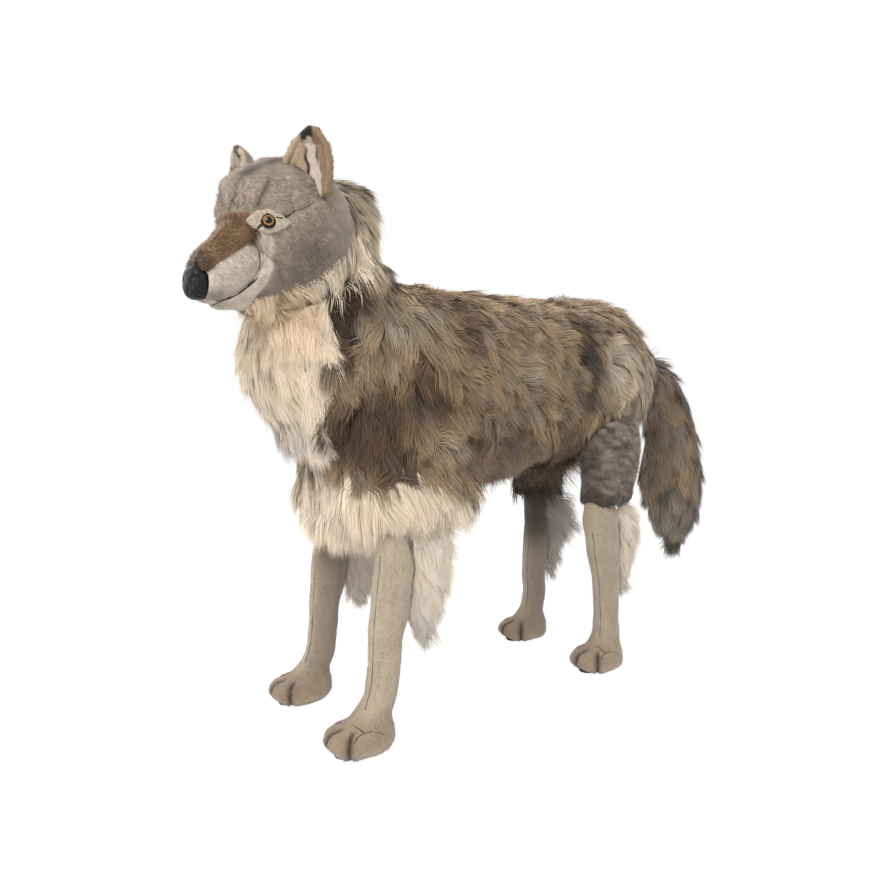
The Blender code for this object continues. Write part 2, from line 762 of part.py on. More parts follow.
def ear_sheet(name, side, columns, rows, inset, thickness, material):
    """A cupped leaf that opens forward, as a sheet thickened inwards. A lining takes some of the shell's columns and rows."""
    mesh = bpy.data.meshes.new(name)
    made = bmesh.new()
    grid = []
    for level in rows:
        rise = level / EAR_ROWS
        radius = (EAR_WIDTH / 2) * math.sqrt(1 - (rise * 0.985) ** 2.4)
        wrap = EAR_WRAP * (1 - 0.25 * rise)
        line = []
        for step in columns:
            turn = wrap * (2 * step / EAR_COLUMNS - 1)
            across = (radius - inset) * math.sin(turn)
            back = (radius * EAR_CUP - inset) * math.cos(turn) - 0.010 * rise
            line.append(made.verts.new((across, back, EAR_HEIGHT * rise - EAR_ROOT)))
        grid.append(line)
    for line, above in zip(grid, grid[1:]):
        for step in range(len(columns) - 1):
            made.faces.new((line[step], line[step + 1], above[step + 1], above[step]))
    bmesh.ops.recalc_face_normals(made, faces=made.faces)
    if sum(face.normal.y for face in made.faces) < 0:
        bmesh.ops.reverse_faces(made, faces=made.faces)
    made.to_mesh(mesh)
    made.free()
    mesh.shade_smooth()
    ear = new_object(name, mesh, head_frame, material)
    ear.location = (side * EAR_SPREAD / 2, -EAR_FORWARD - 0.006, HEAD_TOP_HEIGHT - 0.044)
    ear.rotation_euler = (-EAR_LEAN, side * EAR_SPLAY, side * EAR_OUTWARD)
    thicken(ear, thickness)
    return ear


def build_ears(head):
    all_columns = range(EAR_COLUMNS + 1)
    all_rows = range(EAR_ROWS + 1)
    for side, word in ((1, "left"), (-1, "right")):
        shell = ear_sheet("ear_" + word, side, all_columns, all_rows, 0.0, EAR_THICKNESS, brown_plush)
        seat_on(shell, head)
        inset = EAR_THICKNESS + 5 * SEAM_GAP
        lining = ear_sheet(
            "ear_lining_" + word,
            side,
            all_columns[1:-1],
            all_rows[:-1],
            inset,
            EAR_LINING_THICKNESS,
            cream_plush,
        )
        seat_on(lining, head, shell)


def surface_point(form, start, direction):
    """Where a line from inside the form leaves it, in the form's own frame."""
    shape = mesh_of(form)
    tree = bmesh.new()
    tree.from_mesh(shape)
    bpy.data.meshes.remove(shape)
    hit, _, _, _ = BVHTree.FromBMesh(tree).ray_cast(start, direction)
    tree.free()
    return hit


def build_eye(side, word, head_shape, head):
    """A domed eye on a shank, with the washer that locks it behind the cover."""
    direction = Vector((side * math.sin(EYE_TURN), -math.cos(EYE_TURN), 0.10)).normalized()
    start = Vector((side * EYE_SPREAD / 4, -BROW_REACH + 0.046, EYE_LINE_HEIGHT - 0.004))
    seat = surface_point(head_shape, start, direction)
    placement = outward_frame(seat, direction)
    radius = EYE_DIAMETER / 2
    shank = EYE_SHANK_DIAMETER / 2
    dome = [(radius * math.sin(t * math.pi / 6), EYE_BULGE * math.cos(t * math.pi / 6)) for t in range(4)]
    profile = [
        *dome,
        (radius, -EYE_RIM),
        (shank, -EYE_RIM),
        (shank, -EYE_SHANK_LENGTH),
        (0.0, -EYE_SHANK_LENGTH),
    ]
    turned("eye_" + word, profile, head_frame, placement, EYE_SIDES, eye_glass)
    washer_top = -EYE_SHANK_LENGTH * 0.5
    washer_bottom = washer_top - WASHER_THICKNESS
    washer = [
        (shank + SEAM_GAP, washer_top),
        (WASHER_DIAMETER / 2, washer_top),
        (WASHER_DIAMETER / 2, washer_bottom),
        (shank + SEAM_GAP, washer_bottom),
    ]
    turned("eye_washer_" + word, washer, head_frame, placement, EYE_SIDES, washer_plastic, ring=True)
    bore = shank + SEAM_GAP
    room = WASHER_DIAMETER / 2 + SEAM_GAP
    socket_profile = [
        (0.0, CUT_MARGIN / 5),
        (radius + SEAM_GAP, CUT_MARGIN / 5),
        (radius + SEAM_GAP, -EYE_RIM - SEAM_GAP),
        (bore, -EYE_RIM - SEAM_GAP),
        (bore, washer_top + SEAM_GAP),
        (room, washer_top + SEAM_GAP),
        (room, washer_bottom - SEAM_GAP),
        (bore, washer_bottom - SEAM_GAP),
        (bore, -EYE_SHANK_LENGTH - SEAM_GAP),
        (0.0, -EYE_SHANK_LENGTH - SEAM_GAP),
    ]
    socket = turned("eye_socket_" + word, socket_profile, head_frame, placement, EYE_SIDES)
    cut_by(head, socket)
    return placement, socket


def build_lid(side, word, head_shape, placement, socket, carriers):
    """A thin leaf of cream cover round the eye, laid on the head."""
    outer = LID_THICKNESS + SEAM_GAP
    lid = new_object("eyelid_" + word, head_shape.data.copy(), head_frame, cream_plush)
    lid.data.materials.clear()
    lid.data.materials.append(cream_plush)
    round_off(lid)
    move_surface(lid, outer)
    mesh = bpy.data.meshes.new("leaf_" + word)
    made = bmesh.new()
    bmesh.ops.create_cone(made, cap_ends=True, segments=12, radius1=0.5, radius2=0.5, depth=0.05)
    for vert in made.verts:
        pinch = 1 - 0.55 * abs(vert.co.x * 2) ** 2
        vert.co.x *= LID_LENGTH
        vert.co.y *= LID_HEIGHT * pinch
    made.to_mesh(mesh)
    made.free()
    leaf = new_object("leaf_" + word, mesh, head_frame)
    out = placement.to_3x3() @ Vector((0.0, 0.0, 1.0))
    along = Vector((0.0, 0.0, 1.0)).cross(out).normalized()
    turn = Matrix((along, out.cross(along), out)).transposed()
    leaf.matrix_basis = Matrix.Translation(placement.translation) @ turn.to_4x4()
    combine(lid, leaf, "INTERSECT")
    seat_on(lid, head_shape, *carriers)
    cut_by(lid, socket)
    return lid


def leg_wire(y_low, y_high, lean):
    """A wire down each leg, joined by a bar under the spine wire."""
    x = LEG_SPREAD / 2
    bar = SPINE_HEIGHT - (SPINE_DIAMETER + LEG_WIRE_DIAMETER) / 2 - SEAM_GAP
    left = [
        (x, y_low, WIRE_FOOT_HEIGHT),
        (x, y_low + lean * 0.50, 0.130),
        (x, y_low + lean * 0.80, 0.250),
        (x, y_low + lean, 0.360),
        (x * 0.86, y_high, 0.500),
        (x * 0.55, y_high, bar - 0.018),
        (x * 0.20, y_high, bar),
    ]
    right = [(-px, y, z) for px, y, z in reversed(left)]
    return left + right


def build_frame():
    """The bent wires that hold the wolf up, and a cutter for each one's channel."""
    turn = Matrix.Translation((0.0, HEAD_AXIS_Y, 0.0)) @ Matrix.Rotation(HEAD_TURN, 4, "Z")
    head_end = turn @ Vector((0.0, -HEAD_MIDDLE, EYE_LINE_HEIGHT))
    head_start = turn @ Vector((0.0, -HEAD_REAR - 0.020, EYE_LINE_HEIGHT - 0.020))
    spine = [
        head_end,
        head_start,
        (0.012, 0.012, SPINE_HEIGHT + 0.060),
        (0.0, WITHERS_Y - 0.045, SPINE_HEIGHT + 0.012),
        (0.0, WITHERS_Y - 0.010, SPINE_HEIGHT),
        (0.0, WITHERS_Y + 0.040, SPINE_HEIGHT),
        (0.0, BACK_Y, SPINE_HEIGHT),
        (0.0, LOIN_Y, SPINE_HEIGHT),
        (0.0, RUMP_Y, SPINE_HEIGHT),
        (0.0, RUMP_Y + 0.060, SPINE_HEIGHT),
    ]
    tail_start = RUMP_Y + 0.060 + SEAM_GAP
    tail = [
        (0.0, tail_start, SPINE_HEIGHT),
        (0.0, TORSO_REAR_Y - 0.020, TAIL_ROOT_HEIGHT + 0.004),
        (0.0, TAIL_REACH_Y - 0.050, TAIL_ROOT_HEIGHT - 0.070),
        (0.0, TAIL_REACH_Y - 0.004, TAIL_ROOT_HEIGHT - 0.220),
        (0.0, TAIL_REACH_Y, TAIL_TIP_HEIGHT + 0.120),
    ]
    routes = {
        "spine_wire": (spine, SPINE_DIAMETER),
        "foreleg_wire": (leg_wire(0.022, WITHERS_Y + 0.015, 0.042), LEG_WIRE_DIAMETER),
        "hind_leg_wire": (leg_wire(HIND_FEET_Y + 0.014, THIGH_Y, 0.022), LEG_WIRE_DIAMETER),
        "tail_wire": (tail, TAIL_WIRE_DIAMETER),
    }
    wires = {}
    channels = {}
    for name, (points, diameter) in routes.items():
        steps = 1 if "leg" in name else 2
        wires[name] = rod(name, points, steps, diameter / 2, root, steel)
        channels[name] = rod(name + "_channel", points, steps, diameter / 2 + ROD_CLEARANCE, root)
    for name in ("foreleg_wire", "hind_leg_wire", "tail_wire"):
        seat_on(wires[name], wires["spine_wire"])
    return channels


clear_scene()
parts = new_collection("plush_wolf")
guides = new_collection("guides")

long_tan = new_material("long_tan_pile", (0.350, 0.262, 0.162), 0.85)
mane_tan = new_material("mane_pile", (0.400, 0.310, 0.200), 0.85)
long_cream = new_material("long_cream_pile", (0.880, 0.770, 0.600), 0.85)
grey_plush = new_material("grey_short_plush", (0.330, 0.270, 0.215), 0.80)
brown_plush = new_material("brown_short_plush", (0.280, 0.170, 0.090), 0.80)
cream_plush = new_material("cream_short_plush", (0.640, 0.530, 0.410), 0.80)
beige_plush = new_material("beige_short_plush", (0.480, 0.380, 0.270), 0.80)
marbled_plush = new_material("marbled_short_plush", (0.170, 0.130, 0.110), 0.80)
leatherette = new_material("black_leatherette", (0.018, 0.018, 0.022), 0.42)
eye_glass = new_material("amber_eye", (0.420, 0.170, 0.030), 0.05)
sole_fabric = new_material("sole_fabric", (0.300, 0.230, 0.160), 0.85)
washer_plastic = new_material("washer_plastic", (0.750, 0.750, 0.730), 0.50)
steel = new_material("steel_wire", (0.550, 0.550, 0.560), 0.35, 1.0)

root = new_empty("wolf_root", (-BOX_MIDDLE_X, -BOX_MIDDLE_Y, 0.0))
head_frame = new_empty("head_frame", (0.0, HEAD_AXIS_Y, 0.0), root, HEAD_TURN)

channels = build_frame()
torso = build_torso()
head = build_head()
head_shape = inflated(head, 0.0)
head_shape.name = "head_shape"
jaw = build_jaw(head)
nose = build_nose()
neck = build_neck()
seat_on(neck, torso, head, jaw)
fringe = build_fringe(torso)
build_bib(torso, neck, head, jaw, fringe)

cheeks = []
bridge = build_bridge(head, nose)
for side, word in ((1, "left"), (-1, "right")):
    cheeks.append(build_muzzle_side(side, "muzzle_" + word, head, nose))
seat_on(jaw, head, *cheeks)
for side, word in ((1, "left"), (-1, "right")):
    placement, socket = build_eye(side, word, head_shape, head)
    build_lid(side, word, head_shape, placement, socket, (bridge, jaw, cheeks[0 if side > 0 else 1]))
    cut_by(bridge, socket)
    cut_by(jaw, socket)
build_ears(head)

for side, word in ((1, "left"), (-1, "right")):
    leg = build_foreleg(side, "foreleg_" + word)
    finish_foot(leg, side, "fore_sole_" + word, -0.004, FORE_FOOT_LENGTH, FORE_FOOT_WIDTH)
    seat_on(leg, fringe)
    cut_by(leg, channels["foreleg_wire"])
    build_elbow_feather(side, "elbow_feather_" + word, fringe, leg)
cut_by(fringe, channels["foreleg_wire"])

for side, word in ((1, "left"), (-1, "right")):
    thigh = build_thigh(side, "thigh_" + word)
    leg = build_hind_leg(side, "hind_leg_" + word)
    finish_foot(leg, side, "hind_sole_" + word, HIND_FEET_Y, HIND_FOOT_LENGTH, HIND_FOOT_WIDTH)
    seat_on(leg, thigh, torso)
    cut_by(leg, channels["hind_leg_wire"])
    build_hock_feather(side, "hock_feather_" + word, torso, thigh, leg)
    seat_on(thigh, torso)
    cut_by(thigh, channels["hind_leg_wire"])
tail = build_tail(torso, channels["tail_wire"])
cut_by(head, channels["spine_wire"])
cut_by(neck, channels["spine_wire"])
cut_by(torso, *channels.values())
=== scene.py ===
"""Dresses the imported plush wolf: pile, short plush, face, feet, eyes, floor and light.

Lengths are in metres, and in millimetres in the tables that say so. Points of the head are given in the
head's own frame: b to the wolf's left, a forwards, c up.
"""

import math

import bmesh
import bpy
import numpy as np
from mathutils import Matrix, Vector
from mathutils.bvhtree import BVHTree
from mathutils.kdtree import KDTree


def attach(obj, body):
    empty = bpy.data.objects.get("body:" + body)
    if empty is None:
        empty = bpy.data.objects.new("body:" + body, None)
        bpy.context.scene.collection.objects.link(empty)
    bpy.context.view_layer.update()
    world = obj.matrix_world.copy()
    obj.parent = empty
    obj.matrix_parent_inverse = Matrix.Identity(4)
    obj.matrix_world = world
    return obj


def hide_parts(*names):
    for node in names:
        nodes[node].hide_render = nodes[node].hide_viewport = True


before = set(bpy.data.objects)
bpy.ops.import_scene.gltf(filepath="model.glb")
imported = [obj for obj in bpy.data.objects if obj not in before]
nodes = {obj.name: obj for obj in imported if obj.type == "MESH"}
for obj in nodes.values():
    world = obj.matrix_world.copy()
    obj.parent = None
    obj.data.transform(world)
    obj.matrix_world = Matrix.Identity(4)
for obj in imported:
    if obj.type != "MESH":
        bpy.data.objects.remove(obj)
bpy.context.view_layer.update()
scene = bpy.context.scene

MM = 1000
MIDDLE_X = -0.0070
SIDES = (("left", 1), ("right", -1))
HEAD_PIVOT = np.array((-0.0070, -0.2895, 0.0))
HEAD_TURN = math.radians(20)
EYE_TURN = math.radians(52)
PILE_REACH_X = (-0.166, 0.160)
STRAND = (0.0, 0.5, 1.0)
FLOOR_CLEARANCE = 0.0010


def rgb(red, green, blue):
    """A colour given as on a screen, 0 to 255, as linear light."""
    c = np.array((red, green, blue), float) / 255.0
    return np.where(c <= 0.04045, c / 12.92, ((c + 0.055) / 1.055) ** 2.4)


def unit(v):
    return v / np.maximum(np.linalg.norm(v, axis=-1, keepdims=True), 1e-9)


def ease(x, low, high):
    """0 below low, 1 above high, and smooth between them."""
    t = np.clip((x - low) / (high - low), 0.0, 1.0)
    return t * t * (3 - 2 * t)


def fall(x, low, high):
    """1 below low, 0 above high."""
    return 1 - ease(x, low, high)


def bell(x, middle, width):
    """1 at the middle, and close to 0 two widths away from it."""
    return np.exp(-(((x - middle) / width) ** 2))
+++
◆ **Problem to work on**:
Only the lines from the one bearing "HIND_FEET_Y, HIND_FOOT_LENGTH, HIND_FOOT_WIDTH)" through the one bearing "bpy.context.scene.collection.objects.link(empty)" should be repeated, exactly as given.

◆ **Worked solution**:
    finish_foot(leg, side, "hind_sole_" + word, HIND_FEET_Y, HIND_FOOT_LENGTH, HIND_FOOT_WIDTH)
    seat_on(leg, thigh, torso)
    cut_by(leg, channels["hind_leg_wire"])
    build_hock_feather(side, "hock_feather_" + word, torso, thigh, leg)
    seat_on(thigh, torso)
    cut_by(thigh, channels["hind_leg_wire"])
tail = build_tail(torso, channels["tail_wire"])
cut_by(head, channels["spine_wire"])
cut_by(neck, channels["spine_wire"])
cut_by(torso, *channels.values())
=== scene.py ===
"""Dresses the imported plush wolf: pile, short plush, face, feet, eyes, floor and light.

Lengths are in metres, and in millimetres in the tables that say so. Points of the head are given in the
head's own frame: b to the wolf's left, a forwards, c up.
"""

import math

import bmesh
import bpy
import numpy as np
from mathutils import Matrix, Vector
from mathutils.bvhtree import BVHTree
from mathutils.kdtree import KDTree


def attach(obj, body):
    empty = bpy.data.objects.get("body:" + body)
    if empty is None:
        empty = bpy.data.objects.new("body:" + body, None)
        bpy.context.scene.collection.objects.link(empty)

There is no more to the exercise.